We are experiencing seriously annoying problems with the software iSCSI initiator for our ESX servers. If we reboot an ESX server, it breaks the initiator. It's a weird problem though, because the initiator can see the lun IDs but it cannot read the volumes. Trying to "add storage" causes an error "cannot read the partition information". The only thing that fixes the problem is,
1.) Disable the software iSCSI initiator.
3.) Enable the software iSCSI initiator.
Then everything works peachy. VMotion works great and migration only takes 30 seconds on most of our VMs. Everything works phenomenally awesome... Until the host crashes or you reboot it. Then you have to go through that whole process I described above all over again.
What in the world is going on? This is driving us crazy. Is this a bug in the initiator?
We are running ESX 3.0.2 patch 1, the latest.. and the latest VC. The target SAN is a Dell MD3000i powervault.
Any help will greatly be appreciated!!!
This may stem from the fact that the MD3000i is not supported and may take a firmware upgrade to be supported. The problem you're having is similar to what deploylinux posted here (see last post) - http://communities.vmware.com/message/772741. He also notes that:
bad bad news: from what I can tell, until Dell formally announces vmware support and probably updates the firmware -- the current firmware may not be able to support DR/HA properly. When we create a vmfs on one node, all works fine on that node...but if you try to access the vmfs from another node, the md3000i blocks.
We haven't experienced those same issues. We have 1 HA cluster and everything works really well. HA is awesome, VMotion works like a charm. The whole system rocks.... until you reboot one of the hosts, it goes buggy. But we don't have issues with the paths, and/or not seeing the LUNs. All of the LUNs are showing up, but when you try to access the volume, it doesn't work. I will see if I can post some debug info. I'm also not ruling out some sort of compatibility problem, but anybody reading this may want to hear, Dell personally informed us that the certification for the MD3000i was pending approval when we purchased the product 1 month ago. So i'll have to see what the status is on that and see if this problem has been encountered by Dell/VMware quality testing.
Here is some more detailed info when this problem occurs,
After rebooting (which effectively breaks the iSCSI connections to the SAN) we see these errors when ESX is starting up, during "Configuring S/W iSCSI..."

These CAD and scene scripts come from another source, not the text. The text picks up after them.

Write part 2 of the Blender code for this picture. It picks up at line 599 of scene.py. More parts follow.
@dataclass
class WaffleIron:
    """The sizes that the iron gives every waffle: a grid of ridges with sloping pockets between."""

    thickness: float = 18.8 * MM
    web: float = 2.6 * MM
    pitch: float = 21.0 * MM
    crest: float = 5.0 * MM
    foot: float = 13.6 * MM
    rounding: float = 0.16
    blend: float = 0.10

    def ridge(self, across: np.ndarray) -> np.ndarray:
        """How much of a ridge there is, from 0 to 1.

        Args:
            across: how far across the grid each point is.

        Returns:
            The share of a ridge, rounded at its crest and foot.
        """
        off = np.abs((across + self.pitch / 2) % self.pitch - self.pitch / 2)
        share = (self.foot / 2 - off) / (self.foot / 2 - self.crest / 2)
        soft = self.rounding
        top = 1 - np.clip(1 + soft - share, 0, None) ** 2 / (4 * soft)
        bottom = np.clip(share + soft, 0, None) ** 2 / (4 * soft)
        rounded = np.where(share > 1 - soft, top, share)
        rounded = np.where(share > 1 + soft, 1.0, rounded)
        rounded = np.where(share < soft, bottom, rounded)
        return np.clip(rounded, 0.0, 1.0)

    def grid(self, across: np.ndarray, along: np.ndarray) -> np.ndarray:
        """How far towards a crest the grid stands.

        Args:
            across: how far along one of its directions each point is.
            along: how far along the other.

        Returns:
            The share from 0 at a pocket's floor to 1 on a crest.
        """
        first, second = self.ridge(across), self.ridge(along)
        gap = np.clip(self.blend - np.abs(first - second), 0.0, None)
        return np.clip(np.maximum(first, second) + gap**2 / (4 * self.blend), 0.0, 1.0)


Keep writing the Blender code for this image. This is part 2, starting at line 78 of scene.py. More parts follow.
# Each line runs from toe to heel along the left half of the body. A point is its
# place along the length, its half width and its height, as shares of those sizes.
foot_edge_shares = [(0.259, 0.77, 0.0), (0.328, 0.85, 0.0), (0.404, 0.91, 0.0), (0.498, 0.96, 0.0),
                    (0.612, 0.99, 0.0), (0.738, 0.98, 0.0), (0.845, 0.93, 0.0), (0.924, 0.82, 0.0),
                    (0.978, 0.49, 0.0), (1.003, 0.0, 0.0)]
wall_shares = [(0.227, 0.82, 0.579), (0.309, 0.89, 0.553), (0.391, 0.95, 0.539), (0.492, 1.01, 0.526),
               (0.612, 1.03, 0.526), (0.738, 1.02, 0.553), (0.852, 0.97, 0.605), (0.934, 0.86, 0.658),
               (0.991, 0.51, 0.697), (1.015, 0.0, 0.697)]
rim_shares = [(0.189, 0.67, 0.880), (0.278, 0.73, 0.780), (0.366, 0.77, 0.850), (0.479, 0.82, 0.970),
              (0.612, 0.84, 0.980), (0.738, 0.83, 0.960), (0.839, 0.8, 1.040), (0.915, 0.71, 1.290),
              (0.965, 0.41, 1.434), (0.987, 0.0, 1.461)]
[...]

VMWARE: Device that would have been attached as scsi disk sdc at scsi1, channel 0, id 0, lun 5 Has not been attached because this path could not complete a READ command eventhough a TUR worked. result = 0x8000002 key = 0x5, asc = 0x94, ascq = 0x1 VMWARE: Device that would have been attached as scsi disk sdc at scsi1, channel 0, id 0, lun 5 Has not been attached because it is a duplicate path or on a passive path Vendor: DELL Model: MD3000i Rev: 0650 Type: Direct-Access ANSI SCSI revision: 05
Going in to STORAGE and attempting to "Add storage" to the host, the LUNs DO show up in the list. But when we try to add one by clicking NEXT, we get an error on the GUI screen which says,
Unable to read partition information from this disk.
This will stay broken until you disable the iSCSI initiator, reboot, enable it, and then reboot. But if you reboot again, it does the above and stays broken. Around and around we go. I really don't know what is causing this. If anybody has experienced this or has any information that can point us in the right direction, I would greatly appreciate it!
If this is for production then you might want to check what build of 3.5 you have. A new one was released tonight.
Original builds posted last week: ESX Latest Released Version: 3.5.0 - Released 12/03/07 - Build #64557 VirtualCenter Latest Released Version: 2.5 Released 12/03/07 - Build #64201 New updated builds posted this week: ESX Latest Released Version: 3.5.0 - Released 12/10/07 - Build #64607 VirtualCenter Latest Released Version: 2.5 Released 12/10/07 - Build #64201
Thanks for the info Dave!
I just downloaded and installed the latest build a few hours ago. UPDATE: This appears to be the official release, and is posted in downloads.
VMware ESX Server 3.5
Latest Version: 3.5 | 12/10/2007 | Build: 64607 | Release Notes
VMware VirtualCenter 2.5
Latest Version: 2.5 | 12/10/2007 | Build: 64201 | Release Notes
It's good to know that this release fixes literally all of the problems I was experiencing. I'm really excited about it and can't wait to do further testing and roll out our new ESX implementation in January! I am flagging your post as helpful, because people need to be aware that the 3.5 builds have changed and they should update to the above.